>> start
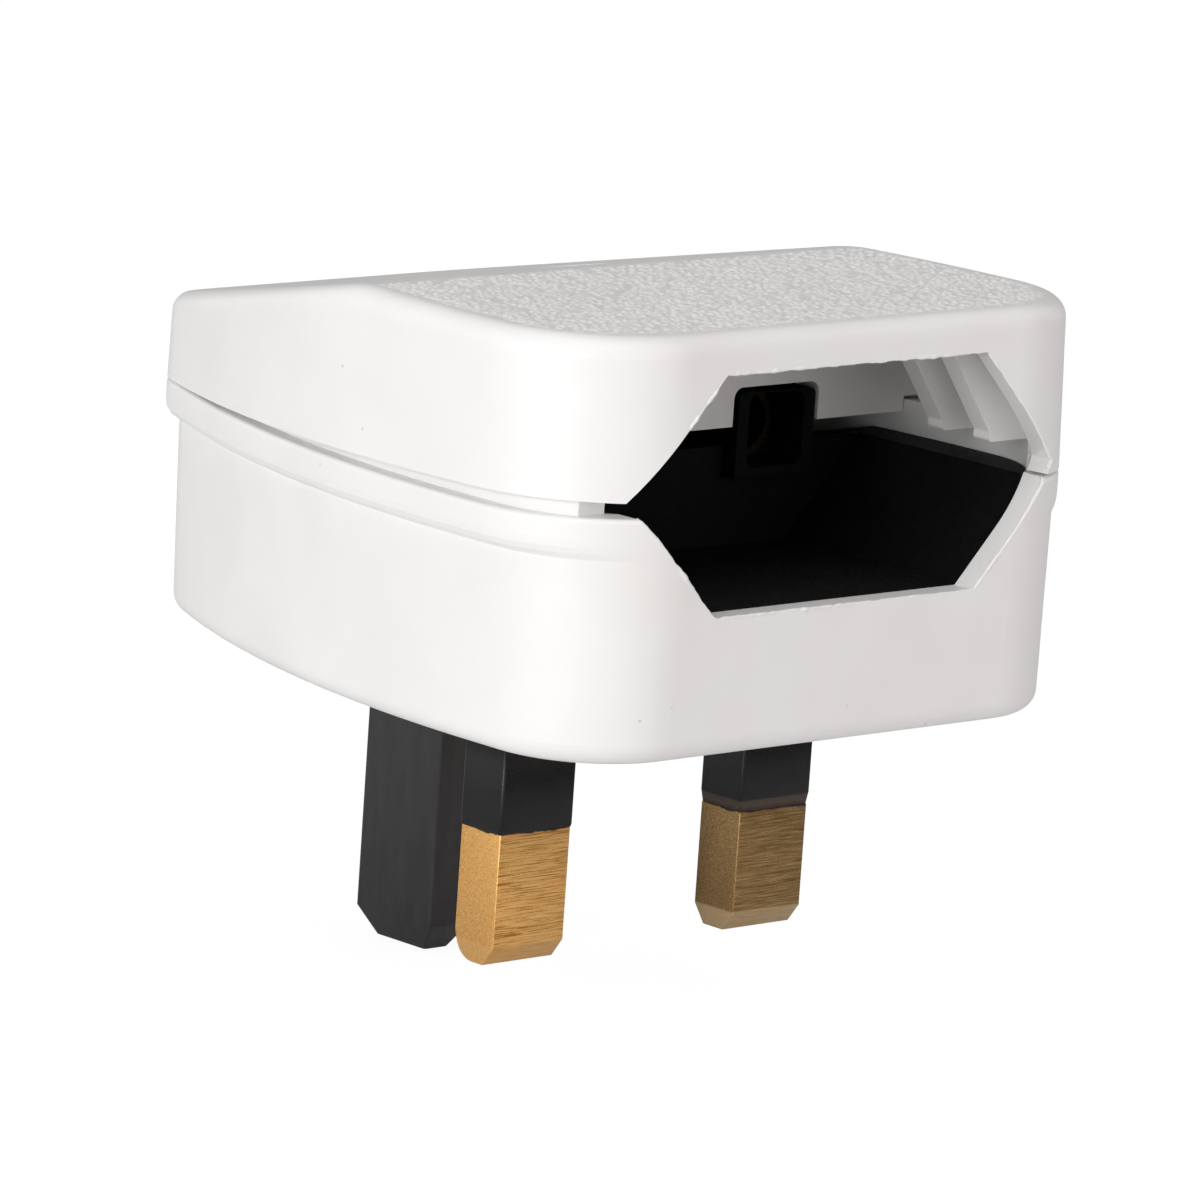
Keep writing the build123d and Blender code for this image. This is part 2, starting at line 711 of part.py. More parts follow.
>> end
>> start
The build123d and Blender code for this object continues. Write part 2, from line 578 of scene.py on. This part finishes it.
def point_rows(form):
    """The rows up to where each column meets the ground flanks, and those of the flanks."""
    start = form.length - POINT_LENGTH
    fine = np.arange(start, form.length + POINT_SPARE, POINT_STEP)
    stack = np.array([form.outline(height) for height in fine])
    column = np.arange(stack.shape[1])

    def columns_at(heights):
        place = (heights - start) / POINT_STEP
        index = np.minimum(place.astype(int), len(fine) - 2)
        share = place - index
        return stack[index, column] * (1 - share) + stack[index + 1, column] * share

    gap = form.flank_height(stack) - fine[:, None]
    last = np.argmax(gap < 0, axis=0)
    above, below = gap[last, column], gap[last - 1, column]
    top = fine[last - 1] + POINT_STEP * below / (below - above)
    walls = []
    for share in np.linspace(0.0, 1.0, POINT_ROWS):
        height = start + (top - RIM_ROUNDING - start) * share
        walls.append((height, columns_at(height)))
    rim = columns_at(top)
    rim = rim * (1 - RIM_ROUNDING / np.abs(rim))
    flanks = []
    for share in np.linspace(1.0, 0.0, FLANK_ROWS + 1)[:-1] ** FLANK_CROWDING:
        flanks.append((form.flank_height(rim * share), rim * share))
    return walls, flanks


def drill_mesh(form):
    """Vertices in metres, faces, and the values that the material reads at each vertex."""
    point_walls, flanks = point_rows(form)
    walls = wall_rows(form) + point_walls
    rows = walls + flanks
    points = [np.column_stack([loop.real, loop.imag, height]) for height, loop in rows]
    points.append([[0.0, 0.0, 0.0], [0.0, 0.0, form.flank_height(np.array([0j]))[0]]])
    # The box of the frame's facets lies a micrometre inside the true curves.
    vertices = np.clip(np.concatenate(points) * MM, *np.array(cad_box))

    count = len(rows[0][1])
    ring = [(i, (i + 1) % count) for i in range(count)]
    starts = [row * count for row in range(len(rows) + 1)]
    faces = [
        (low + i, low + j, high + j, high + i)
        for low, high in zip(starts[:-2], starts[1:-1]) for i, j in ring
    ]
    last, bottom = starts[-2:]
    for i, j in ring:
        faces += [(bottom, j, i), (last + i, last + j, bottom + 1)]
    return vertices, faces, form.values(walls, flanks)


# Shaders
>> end
** WHAT THE TASK ASKS **
Report how many lines in the data include the word "code", and give nothing but the count.

** THE RESPONSE **
2